Poco antes de terminar su periodo, se le pregunta: «¿Qué siente usted cuando oye el Himno Nacional en el extranjero?», y la respuesta nace desarmada: «Que se me enchina el cuero». Un patriota sentimental cree encarnar durante seis años a la Patria.

En el diseño de Díaz Ordaz, el miedo es a
self-fullfiled prophecy.
Si el complot existe, es cuestión de semanas localizar las pruebas. Así opera el mecanismo: se reprime para evitar la emergencia del complot, y la protesta consiguiente es la señal inequívoca de la conjura. Desde el 26 de julio, Díaz Ordaz, carcelero airado, impulsa a pesar suyo lo que quiso aplastar desde el inicio, y venera sin ambages el México no tocado por el desencanto, el país anterior a esa perdición que es el conocimiento.

¿Quién le informa a Díaz Ordaz de los sucesos del 68? El principal asesor es su fe dogmática en la Guerra Fría. Lo demás se da por añadidura, datos parciales, mentiras robustas, interpretaciones que no resisten un examen lógico. En sus memorias, el general Gutiérrez Oropeza reproduce la convicción genuina de su jefe: «Desde el principio del gobierno de Gustavo Díaz Ordaz, la izquierda radical que mucho se había soliviantado en el régimen anterior, recibió órdenes precisas del comunismo internacional de aprovechar los preparativos de la Olimpíada para desarrollar en México la parte que en la Revolución Mundial le estaba asignada. Díaz Ordaz no tuvo más opción que emplear la fuerza para contener la violencia en que nos querían envolver.» A falta de hechos, buenos son presentimientos.

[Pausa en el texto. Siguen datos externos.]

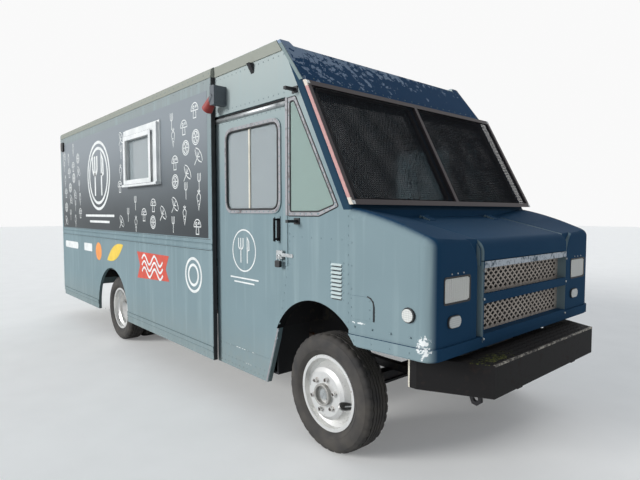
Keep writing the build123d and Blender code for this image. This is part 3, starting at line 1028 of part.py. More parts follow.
# Nose: shell, faces, lip, the duct of the grille, the gutter under the hood and the ears of its hinges
HOOD_GAP = CLEAR
GUTTER_DEEP = 50.0
SEAT_INNER = HOOD_HALF - 45.0
SEAT_WIDE = 12.0
FLANGE_DEEP = 35.0
HOOD_HINGE_X = HOOD_REAR_X - 14.0
HOOD_HINGE_Z = hood_z(HOOD_HINGE_X) + 11.0
HOOD_HINGE_Y = 430.0
HOOD_PIN = 5.0
HOOD_HINGE_LONG = 70.0
HOOD_EAR = 10.0
MIDDLE_BAR = (1087.0, 1146.0)
BAR_DEEP = 20.0
GRILLE_X = GROOVE_X - 20.0
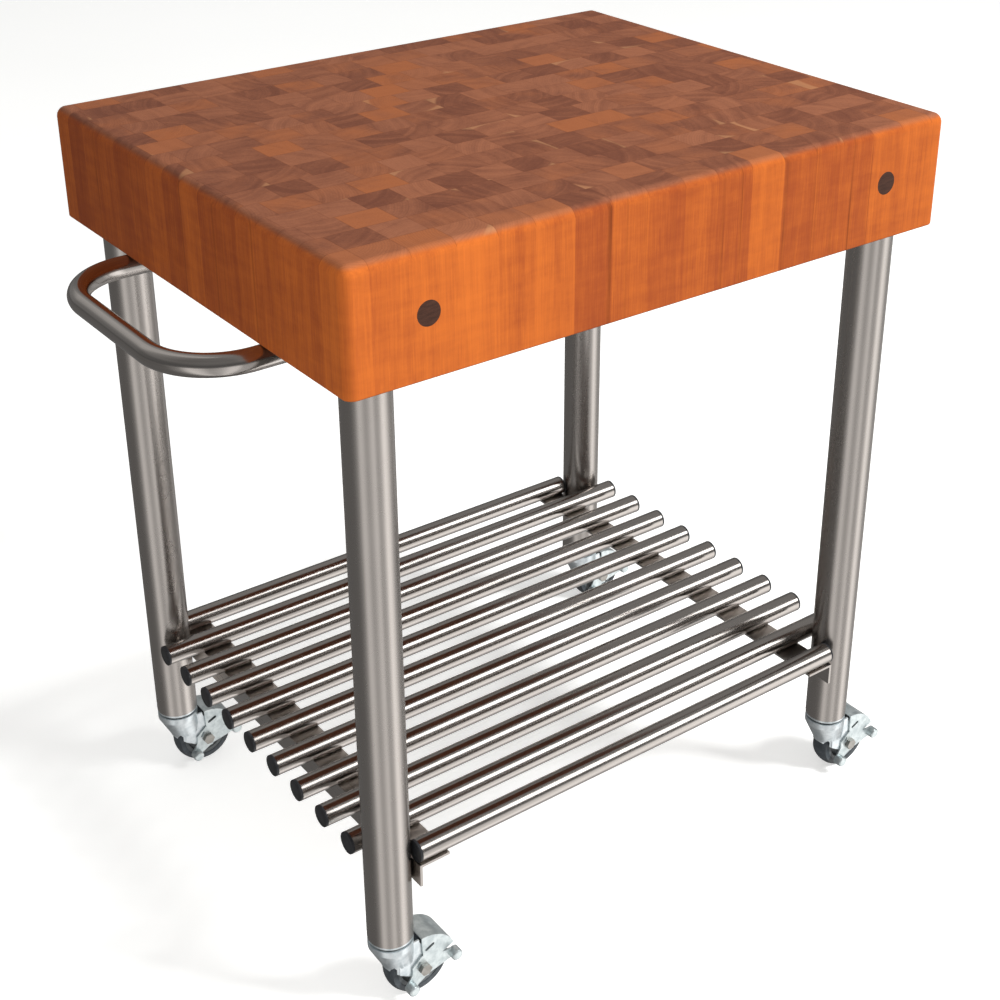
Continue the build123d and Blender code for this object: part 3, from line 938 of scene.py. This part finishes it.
@dataclass
class TowelHandle:
    """The bent tube handle under the end of the block."""

    finishes: Finishes
    bend: float = 0.075
    bend_steps: int = 28
    sides: int = 40
    cap_overlap: float = 0.012

    def tree(self) -> Growing:
        """Make the tree that sweeps a round tube along a path with rounded corners.

        Returns:
            The tree, which starts from the path.
        """
        grow = Growing("bent_tube")
        radius = grow.input("Radius", "Float")
        bend = grow.input("Bend", "Float")
        steps = grow.input("Bend steps", "Int")
        sides = grow.input("Sides", "Int")
        steel = grow.input("Steel", "Material")
        path = grow.node(
            "GeometryNodeFilletCurve", {"mode": "POLY"},
            {"Curve": Wire(grow, grow.given.outputs["Geometry"]), "Count": steps, "Radius": bend},
        )
        length = grow.node("GeometryNodeSplineParameter").other("Length")
        path = grow.node(
            "GeometryNodeStoreNamedAttribute", {"data_type": "FLOAT", "domain": "POINT"},
            {"Geometry": path, "Name": "along", "Value": length},
        )
        ring = grow.node(
            "GeometryNodeCurvePrimitiveCircle", sockets={"Resolution": sides, "Radius": radius}
        )
        ring = grow.node(
            "GeometryNodeStoreNamedAttribute", {"data_type": "FLOAT_VECTOR", "domain": "POINT"},
            {"Geometry": ring, "Name": "spoke", "Value": grow.node("GeometryNodeInputPosition")},
        )
        tube = grow.node(
            "GeometryNodeCurveToMesh",
            sockets={"Curve": path, "Profile Curve": ring, "Fill Caps": True},
        )
        along = grow.node(
            "GeometryNodeInputNamedAttribute", {"data_type": "FLOAT"}, {"Name": "along"}
        )
        spoke = grow.node(
            "GeometryNodeInputNamedAttribute", {"data_type": "FLOAT_VECTOR"}, {"Name": "spoke"}
        )
        rise = grow.node("ShaderNodeCombineXYZ", sockets={"Z": along})
        tube = grow.node(
            "GeometryNodeStoreNamedAttribute", {"data_type": "FLOAT_VECTOR", "domain": "POINT"},
            {"Geometry": tube, "Name": "brush", "Value": grow.vector("ADD", spoke, rise)},
        )
        tube = grow.node("GeometryNodeSetShadeSmooth", sockets={"Geometry": tube})
        grow.finish(tube, steel)
        return grow

    def build(self) -> None:
        """Sweep the handle along its path, worked out from the CAD handle's box."""
        low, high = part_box("handle_tube")
        radius = (high.z - low.z) / 2
        end = min(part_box("handle_caps")[0].x + self.cap_overlap, high.x)
        middle = low.z + radius
        corners = [
            (end, high.y - radius, middle),
            (low.x + radius, high.y - radius, middle),
            (low.x + radius, low.y + radius, middle),
            (end, low.y + radius, middle),
        ]
        curve = bpy.data.curves.new("handle_path", "CURVE")
        curve.dimensions = "3D"
        spline = curve.splines.new("POLY")
        spline.points.add(len(corners) - 1)
        for point, corner in zip(spline.points, corners):
            point.co = (*corner, 1.0)
        values = {
            "Radius": radius,
            "Bend": self.bend,
            "Bend steps": self.bend_steps,
            "Sides": self.sides,
            "Steel": self.finishes.handle_steel,
        }
        piece = self.tree().run(placed("handle_path", curve), "handle_bent_tube", values)
        stand_in(piece, "table", "stainless_steel", "handle_tube")
        dress(self.finishes.cap, "handle_caps")
        dress(self.finishes.fastener, "handle_screws")


# ------------------------------------------------------------------------------ shelf
@dataclass
class Shelf:
    """Round tubes on two angle rails, with a moulded cap in each tube end."""

    finishes: Finishes
    tubes: int = 11
    flange: float = 0.003
    dome: float = 0.0002
    plug: float = 0.006
    tube_wall: float = 0.00125
    lead: float = 0.0006
    rounding: float = 0.0004
    lip: float = 0.0021
    cap_sides: int = 40

    def cap(self, radius: float) -> bpy.types.Object:
        """Turn one cap, whose flange seats on z = 0 and whose plug goes down into the tube.

        Args:
            radius: the tube's outer radius.

        Returns:
            The cap.
        """
        inner = radius - self.tube_wall
        rim = self.flange - self.dome
        outline = [
            (0.0, -self.plug),
            (inner - self.lead, -self.plug),
            (inner, self.lead - self.plug),
            (inner, 0.0),
            (radius, 0.0),
            (radius, rim - self.rounding),
            (radius - self.rounding / 4, rim - self.rounding / 4),
            (radius - self.rounding, rim),
            (radius - self.lip, rim),
            (radius - self.lip - self.rounding, rim - self.rounding),
            (radius * 0.55, rim + self.dome * 0.4),
            (radius * 0.25, self.flange - self.dome * 0.15),
            (0.0, self.flange),
        ]
        return lathe("cap_blank", outline, self.cap_sides)

    def tree(self) -> Growing:
        """Make the tree that seats one cap on each marked tube end.

        Returns:
            The tree, which starts from the tube ends.
        """
        grow = Growing("capped_ends")
        cap = grow.input("Cap", "Object")
        plastic = grow.input("Plastic", "Material")
        shape = grow.node("GeometryNodeObjectInfo", sockets={"Object": cap}).other("Geometry")
        facing = grow.node(
            "GeometryNodeInputNamedAttribute", {"data_type": "FLOAT_VECTOR"}, {"Name": "facing"}
        )
        turn = grow.node("FunctionNodeAlignRotationToVector", {"axis": "Z"}, {"Vector": facing})
        ends = Wire(grow, grow.given.outputs["Geometry"])
        seated = grow.node(
            "GeometryNodeInstanceOnPoints",
            sockets={"Points": ends, "Instance": shape, "Rotation": turn},
        )
        grow.finish(seated, plastic)
        return grow

    def build(self) -> None:
        """Seat the caps and dress the tubes, rails and their fasteners."""
        names = [f"shelf_tube_{number:02d}" for number in range(1, self.tubes + 1)]
        places, facings, radius = [], [], 0.0
        for name in names:
            low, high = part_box(name)
            radius = (high.z - low.z) / 2
            middle = (low + high) / 2
            places += [(low.x, middle.y, middle.z), (high.x, middle.y, middle.z)]
            facings += [(-1.0, 0.0, 0.0), (1.0, 0.0, 0.0)]
        seeds = bpy.data.meshes.new("cap_seats")
        seeds.from_pydata(places, [], [])
        attribute = seeds.attributes.new("facing", "FLOAT_VECTOR", "POINT")
        for item, facing in zip(attribute.data, facings):
            item.vector = facing
        blank = self.cap(radius)
        values = {"Cap": blank, "Plastic": self.finishes.cap}
        caps = self.tree().run(placed("cap_seats", seeds), "shelf_end_caps", values)
        bpy.data.objects.remove(blank)
        stand_in(caps, "table", "cap_black", "shelf_tube_caps")
        dress(self.finishes.shelf_steel, *names)
        dress(self.finishes.rail_steel, "rail_left", "rail_right")
        dress(self.finishes.fastener, "shelf_screws", "rail_bolts", "rail_rivet_nuts")


# ------------------------------------------------------------------------------ casters
@dataclass
class Casters:
    """Four locking swivel casters."""

    finishes: Finishes
    fork_easing: float = 0.0004
    pedal_easing: float = 0.0003

    def build(self) -> None:
        """Dress the sockets and build every caster."""
        dress(self.finishes.zinc, "caster_sockets")
        dress(self.finishes.fastener, "caster_bearing_balls")
        for corner in CORNERS:
            self.caster(corner)

    def caster(self, corner: str) -> None:
        """Build one caster's eased pressings and dress its turned parts.

        Args:
            corner: the corner of the table that it stands under.
        """
        fork = eased_copy(f"caster_fork_{corner}", f"fork_pressing_{corner}", self.fork_easing)
        fork.data.materials.clear()
        fork.data.materials.append(self.finishes.zinc)
        stand_in(fork, f"swivel_{corner}", "zinc_plate", f"caster_fork_{corner}")
        pedal = eased_copy(f"brake_pedal_{corner}", f"brake_rocker_{corner}", self.pedal_easing)
        pedal.data.materials.clear()
        pedal.data.materials.append(self.finishes.pedal)
        stand_in(pedal, f"brake_{corner}", "pedal_grey", f"brake_pedal_{corner}")
        dress(self.finishes.zinc, f"caster_stem_{corner}")
        dress(self.finishes.fastener, f"caster_axle_{corner}")
        dress(self.finishes.hub, f"wheel_hub_{corner}")
        dress(self.finishes.tyre, f"wheel_tyre_{corner}")


# ------------------------------------------------------------------------------ studio
@dataclass(frozen=True)
class SoftBox:
    """A rectangular lamp that only lights; the steel mirrors the surroundings instead."""

    name: str
    place: tuple[float, float, float]
    aim: tuple[float, float, float]
    size: tuple[float, float]
    power: float

    def hang(self) -> None:
        """Hang the lamp in its place, pointed at its aim."""
        data = bpy.data.lights.new(self.name, "AREA")
        data.shape = "RECTANGLE"
        data.size, data.size_y = self.size
        data.energy = self.power
        lamp = placed(self.name, data)
        lamp.location = self.place
        direction = Vector(self.aim) - Vector(self.place)
        lamp.rotation_euler = direction.to_track_quat("-Z", "Y").to_euler()
        lamp.visible_glossy = False


@dataclass
class Studio:
    """A pale floor, two soft boxes, soft surroundings and the camera.

    A band of the surroundings is an angle in degrees, turning right from the camera's side, and a
    brightness.  The low bands lie under the horizon and the high bands over it.
    """

    place: tuple[float, float, float] = (-1.02495, -1.46754, 1.42137)
    azimuth: float = 36.42
    elevation: float = 26.09
    roll: float = 0.168
    lens: float = 61.375
    shift: tuple[float, float] = (-0.015, -0.100)
    sensor: float = 36.0
    sight: tuple[float, float] = (0.05, 100.0)
    floor_reach: float = 40.0
    floor_glow: float = 0.50
    key: SoftBox = SoftBox("key", (2.70, -3.15, 3.10), (0.05, 0.0, 0.45), (1.4, 1.0), 270.0)
    fill: SoftBox = SoftBox("fill", (-1.15, -1.25, 0.95), (-0.35, -0.28, 0.80), (0.5, 0.5), 10.0)
    ambient: float = 0.38
    backdrop: tuple[float, ...] = (0.93, 0.93, 0.925, 1.0)
    horizon_shade: tuple[float, ...] = (0.10, 0.10, 0.10, 1.0)
    window: tuple[float, float, float] = (0.53, -0.62, 0.575)
    window_light: tuple[float, ...] = (5.2, 5.15, 5.1, 1.0)
    band_tint: tuple[float, float, float] = (1.0, 0.975, 0.955)
    low_bands: tuple[tuple[float, float], ...] = (
        (-178, 0.15), (-62, 0.18), (-42, 0.36), (-28, 1.05), (-16, 0.92), (-2, 0.50), (12, 0.66),
        (24, 1.08), (38, 0.54), (58, 0.60), (76, 1.75), (92, 1.30), (112, 0.44), (150, 0.48),
    )
    high_bands: tuple[tuple[float, float], ...] = (
        (-178, 0.30), (-158, 0.34), (-145, 0.62), (-120, 0.62), (-104, 0.34), (-80, 0.26),
        (-50, 0.20), (0, 0.22), (60, 0.28), (110, 0.30), (150, 0.30),
    )

    def camera(self) -> None:
        """Set the camera by its place and the direction it looks in."""
        a, e, r = (math.radians(v) for v in (self.azimuth, self.elevation, self.roll))
        ahead = Vector((math.cos(e) * math.sin(a), math.cos(e) * math.cos(a), -math.sin(e)))
        level = Vector((math.cos(a), -math.sin(a), 0))
        above = level.cross(ahead)
        right = level * math.cos(r) - above * math.sin(r)
        up = above * math.cos(r) + level * math.sin(r)
        data = bpy.data.cameras.new("camera")
        data.sensor_width = self.sensor
        data.lens = self.lens
        data.shift_x, data.shift_y = self.shift
        data.clip_start, data.clip_end = self.sight
        camera = placed("camera", data)
        turn = Matrix((right, up, -ahead)).transposed().to_4x4()
        camera.matrix_world = Matrix.Translation(Vector(self.place)) @ turn
        bpy.context.scene.camera = camera

    def floor(self) -> None:
        """Lay the floor, which looks paler than it lights and isn't seen in the steel."""
        mesh = bpy.data.meshes.new("floor")
        reach = self.floor_reach
        corners = [(-reach, -reach, 0), (reach, -reach, 0), (reach, reach, 0), (-reach, reach, 0)]
        mesh.from_pydata(corners, [], [(0, 1, 2, 3)])
        floor = placed("floor", mesh)
        material, tree = new_material("pale_floor")
        cloud = tree.noise(tree.coordinate("Object"), (0.8, 0.8, 0.8), 2.0)
        seen = tree.node("ShaderNodeLightPath").other("Is Camera Ray")
        pale = tree.mix(cloud, tone("F4F4F2"), tone("FAFAF9"))
        tree.surface({
            "Base Color": tree.mix(seen, tone("969696"), pale),
            "Roughness": 0.9,
            "Specular IOR Level": 0.1,
            "Emission Color": tree.mix(seen, tone("000000"), pale),
            "Emission Strength": self.floor_glow,
        })
        mesh.materials.append(material)
        floor.visible_glossy = False

    def surroundings(self) -> None:
        """Light the table evenly, and give the steel a room with light and dark bands to mirror."""
        world = bpy.data.worlds.new("studio")
        world.use_nodes = True
        world.node_tree.nodes.clear()
        bpy.context.scene.world = world
        tree = Shading(world.node_tree)
        away = tree.node("ShaderNodeTexCoord").other("Generated")
        height = tree.axis(away, "Z")
        bearing = tree.math("ARCTAN2", tree.axis(away, "X"), tree.axis(away, "Y")) / math.tau + 0.5
        low, high = (
            tree.node("ShaderNodeValToRGB", {"stops": self.band_stops(bands)}, {"Fac": bearing})
            for bands in (self.low_bands, self.high_bands)
        )
        horizon = height.rise(-0.13, -0.05) * (1.0 - height.rise(0.24, 0.58))
        room = tree.mix(height.rise(-0.05, 0.10), low, high)
        room = tree.mix(horizon * 0.7, room, self.horizon_shade)
        toward = tree.vector("DOT_PRODUCT", away, Vector(self.window).normalized(), output=1)
        room = tree.mix(toward.rise(0.966, 0.990), room, self.window_light)
        rays = tree.node("ShaderNodeLightPath")
        soft = tree.mix(rays.other("Is Glossy Ray"), (self.ambient,) * 3 + (1.0,), room)
        seen = tree.mix(rays.other("Is Camera Ray"), soft, self.backdrop)
        light = tree.node("ShaderNodeBackground", sockets={"Color": seen, "Strength": 1.0})
        tree.node("ShaderNodeOutputWorld", sockets={"Surface": light})

    def band_stops(self, levels: tuple[tuple[float, float], ...]) -> list[tuple[float, tuple]]:
        """Turn the bands of one height into a colour ramp's stops.

        Args:
            levels: the angle and brightness of each band.

        Returns:
            The place and colour of each stop, in order.
        """
        stops = []
        for angle, level in levels:
            bearing = math.radians(self.azimuth + 180 - angle)
            share = (math.atan2(math.sin(bearing), math.cos(bearing)) / math.tau + 0.5) % 1.0
            stops.append((share, (*(level * part for part in self.band_tint), 1.0)))
        return sorted(stops)

    def build(self) -> None:
        """Set up the studio, with colours shown as they are."""
        self.camera()
        self.floor()
        self.key.hang()
        self.fill.hang()
        self.surroundings()
        bpy.context.scene.view_settings.view_transform = "Standard"


def main() -> None:
    """Build the table piece by piece."""
    logging.basicConfig(level=logging.INFO, format="%(message)s")
    finishes = Finishes()
    Studio().build()
    ButcherBlock(finishes).build()
    Legs(finishes).build()
    TowelHandle(finishes).build()
    Shelf(finishes).build()
    Casters(finishes).build()


if __name__ == "__main__":
    main()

Ante los estudiantes Díaz Ordaz no duda. Lo aborrecen (ellos, los de las penumbras) por encarnar los valores del decoro y el derecho, y sería afrentoso considerar siquiera el pliego petitorio del Consejo Nacional de Huelga. Si libera a los presos políticos sindicales (Vallejo, Campa y los demás), fortalece el sindicalismo independiente. Si reconoce (así sea por omisión) la mínima injusticia, y cesa al jefe de policía o indemniza a las víctimas, daña el principio de autoridad. Si castiga a los culpables de la represión, admite la autocrítica… Y la solución al conflicto es la inflexibilidad. Para el autócrata, lo que no es alabanza es ruiderío amenazante o ininteligible.